Abstract

Global sensitivity analysis was performed to study the effects of model uncertainties on the predictions of urban ozone production and its limitation by NOx or VOCs. Uncertainties were assigned for hundreds of model parameters including measurements used to constrain the model as well as kinetic rate coefficients and product yields of chemical reactions. Monte Carlo simulations were run using a zero-dimensional box model with 76 representative base cases of different initial conditions extracted from the measurements of a field campaign conducted in Houston, Texas.
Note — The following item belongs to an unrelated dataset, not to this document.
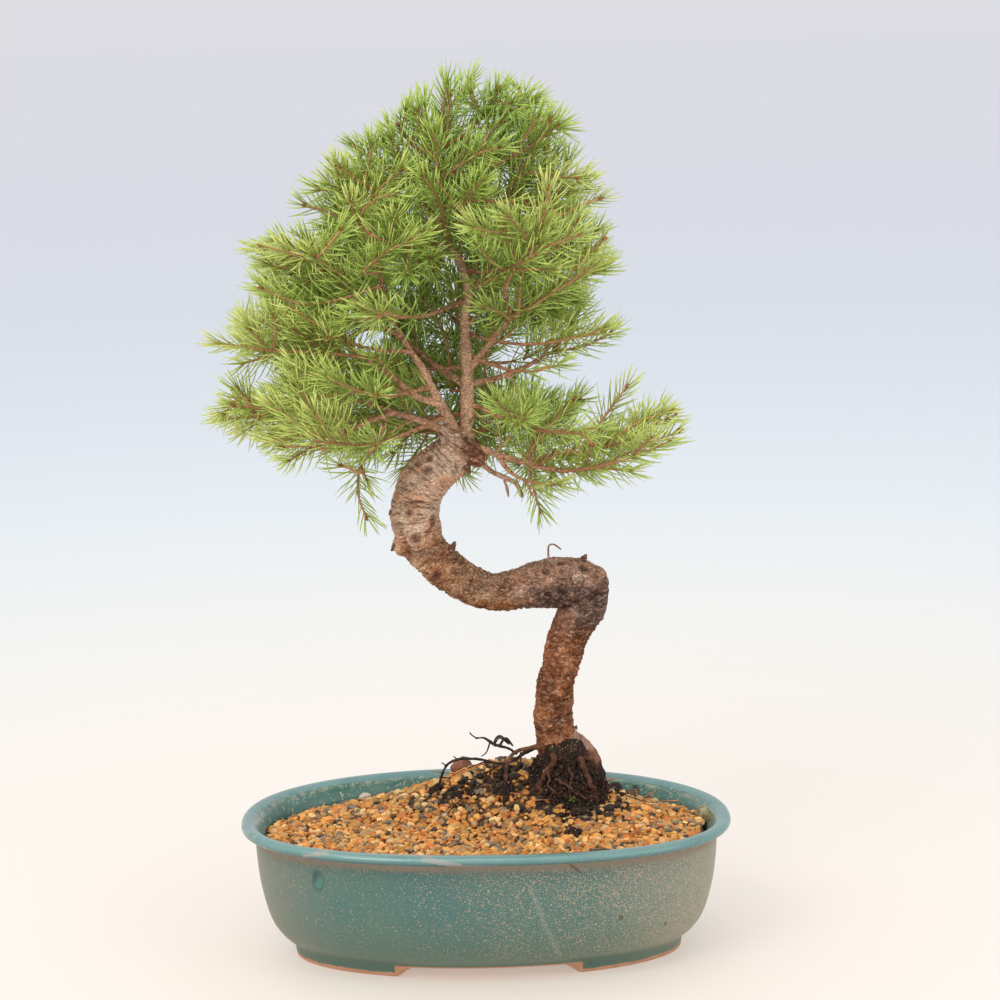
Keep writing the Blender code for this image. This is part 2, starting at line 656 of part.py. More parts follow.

The results showed that relative uncertainty (±1σ) of ozone production exhibits a pattern of higher uncertainty at morning rush hour (about 30–40%) and lower uncertainty in the afternoon (about 20–30%). The model uncertainty comes mostly from uncertainties in chemical schemes while the uncertainties in measurements are less influential. The most important model parameters are generally associated with the amounts of acetaldehyde, the photolysis of HONO and HCHO(→HO2), and the reactions of OH with NO2, HO2 with NO, and xylenes with OH. The uncertainties in these parameters could also shift the ozone–precursor relation between the NOx-sensitive and VOC-sensitive regimes. The greater values of the NO amount and the reaction rates of NO2 + OH, NO + HO2 and ISOP (isoprene peroxy radicals) + NO increase VOC-sensitivity, while greater values of aldehydes amounts and kinetic rate coefficients for reactions of OH with aldehydes and xylenes and of ISOP with HO2 increase NOx-sensitivity of ozone under the studied conditions.